PROBLEM REQUIREMENTS -
Among the lines of this listing, determine how many contain the string "materials". Answer with the number only.

INFORMATION SHOWN -

+===+

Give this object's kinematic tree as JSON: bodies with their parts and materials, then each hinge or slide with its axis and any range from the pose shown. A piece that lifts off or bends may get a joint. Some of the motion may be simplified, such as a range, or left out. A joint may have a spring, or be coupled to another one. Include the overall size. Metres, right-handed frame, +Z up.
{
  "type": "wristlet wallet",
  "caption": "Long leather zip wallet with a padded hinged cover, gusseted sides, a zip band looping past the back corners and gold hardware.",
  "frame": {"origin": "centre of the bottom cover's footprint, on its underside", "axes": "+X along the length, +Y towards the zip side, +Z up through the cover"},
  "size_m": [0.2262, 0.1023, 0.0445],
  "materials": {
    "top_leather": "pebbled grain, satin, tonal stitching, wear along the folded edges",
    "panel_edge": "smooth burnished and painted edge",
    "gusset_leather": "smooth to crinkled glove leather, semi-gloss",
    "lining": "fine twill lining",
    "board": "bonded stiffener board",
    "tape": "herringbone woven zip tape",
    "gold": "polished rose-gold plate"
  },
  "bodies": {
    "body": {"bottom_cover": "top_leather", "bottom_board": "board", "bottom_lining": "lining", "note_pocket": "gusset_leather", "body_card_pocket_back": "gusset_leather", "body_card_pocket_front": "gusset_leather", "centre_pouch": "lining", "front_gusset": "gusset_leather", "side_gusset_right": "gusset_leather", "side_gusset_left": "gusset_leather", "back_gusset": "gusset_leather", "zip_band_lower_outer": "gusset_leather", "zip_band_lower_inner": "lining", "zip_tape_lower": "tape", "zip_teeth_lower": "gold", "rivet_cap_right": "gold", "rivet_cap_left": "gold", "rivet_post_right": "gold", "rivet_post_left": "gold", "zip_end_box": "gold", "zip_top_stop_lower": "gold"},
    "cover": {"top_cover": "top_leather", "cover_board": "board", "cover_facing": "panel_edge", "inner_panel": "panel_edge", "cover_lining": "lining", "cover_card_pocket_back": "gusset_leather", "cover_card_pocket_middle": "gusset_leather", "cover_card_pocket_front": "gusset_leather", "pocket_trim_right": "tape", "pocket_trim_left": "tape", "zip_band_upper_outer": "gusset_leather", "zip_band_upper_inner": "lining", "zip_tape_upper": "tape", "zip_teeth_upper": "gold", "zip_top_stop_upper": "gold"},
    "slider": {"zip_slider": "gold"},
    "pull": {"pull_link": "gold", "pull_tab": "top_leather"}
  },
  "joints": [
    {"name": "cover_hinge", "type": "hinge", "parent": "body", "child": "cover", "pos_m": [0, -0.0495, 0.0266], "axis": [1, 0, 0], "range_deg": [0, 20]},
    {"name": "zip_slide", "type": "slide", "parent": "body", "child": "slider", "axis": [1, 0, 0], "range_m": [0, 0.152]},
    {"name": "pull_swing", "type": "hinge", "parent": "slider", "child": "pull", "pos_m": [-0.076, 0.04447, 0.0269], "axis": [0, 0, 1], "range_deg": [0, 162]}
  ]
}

+===+

ANSWER -
2